What the filing doesn't do is change the token's fundamentals. PEPE is a memecoin based on an internet meme. It generates no revenue. It has no protocol utility. Its price is entirely driven by sentiment and narrative cycles. A spot ETF wrapper doesn't change any of that — it just makes it easier for a retirement account to hold the bags.

Canary's filing warns that US regulations for both PEPE and the Ethereum network "continue to evolve," which could impact the token's demand. That's a standard disclosure, but it's worth reading literally: the regulatory ground under this application is genuinely unstable right now.

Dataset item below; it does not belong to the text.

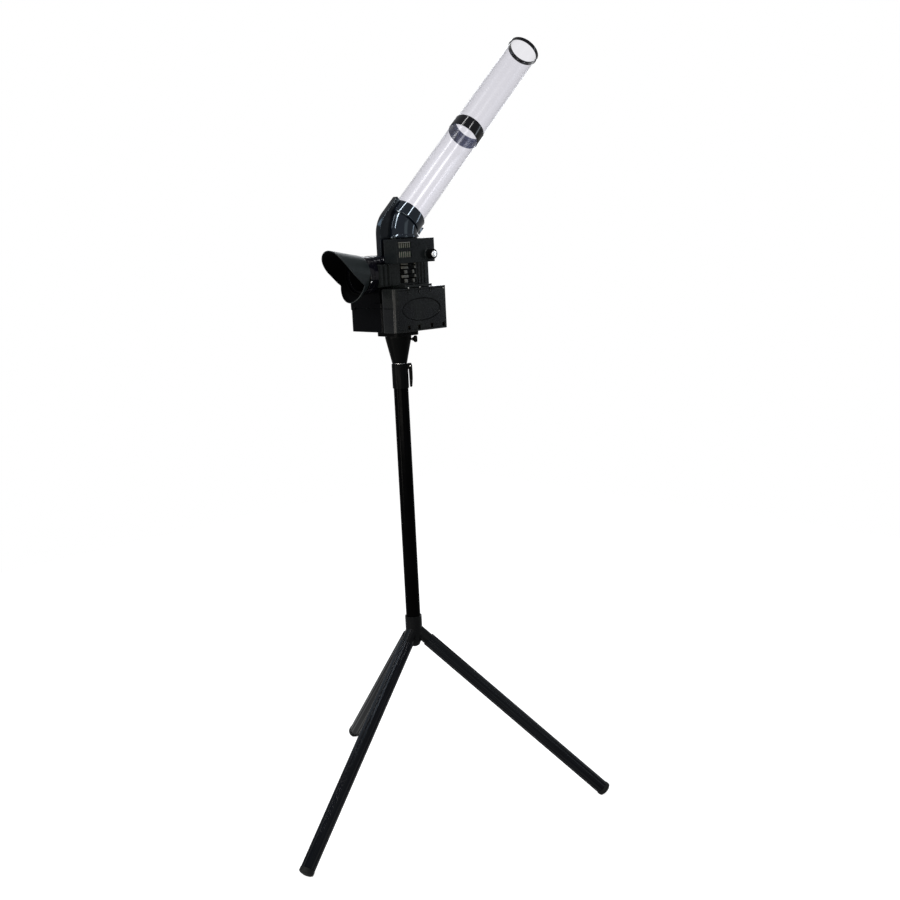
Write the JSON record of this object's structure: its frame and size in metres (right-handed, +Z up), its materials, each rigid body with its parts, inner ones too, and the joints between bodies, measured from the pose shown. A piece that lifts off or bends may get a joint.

Frequently Asked Questions

What is the Canary Capital PEPE ETF?

The Canary Capital PEPE ETF is a proposed spot exchange-traded fund that would track the price of PEPE, the Ethereum-based memecoin. Canary Capital filed a Form S-1 with the SEC on Wednesday seeking approval. The fund would hold PEPE through a custodian and may hold up to 5% of assets in ETH to cover network transaction fees.

How far has PEPE fallen from its all-time high?

PEPE hit an all-time high of $0.00002368 in December 2024. At the time of Canary Capital's SEC filing, the token was trading approximately 85% below that peak. PEPE is currently ranked 45th by market cap, making it roughly 9% the size of Dogecoin, the largest memecoin.

Is PEPE supply concentration a risk for ETF investors?

Yes, and Canary Capital disclosed it directly in the S-1. As of January 2026, the ten largest PEPE wallet addresses collectively held approximately 41% of the total circulating supply. That level of concentration means a small number of wallets could exert significant price influence on a fund tied to PEPE's performance.

How did the Grayscale Dogecoin ETF perform at launch?

The Grayscale Dogecoin ETF launched in November and significantly underperformed expectations. ETF analyst Eric Balchunas projected at least $12 million in first-day volume. The fund generated only $1.4 million on its debut day, raising questions about institutional appetite for memecoin ETF products.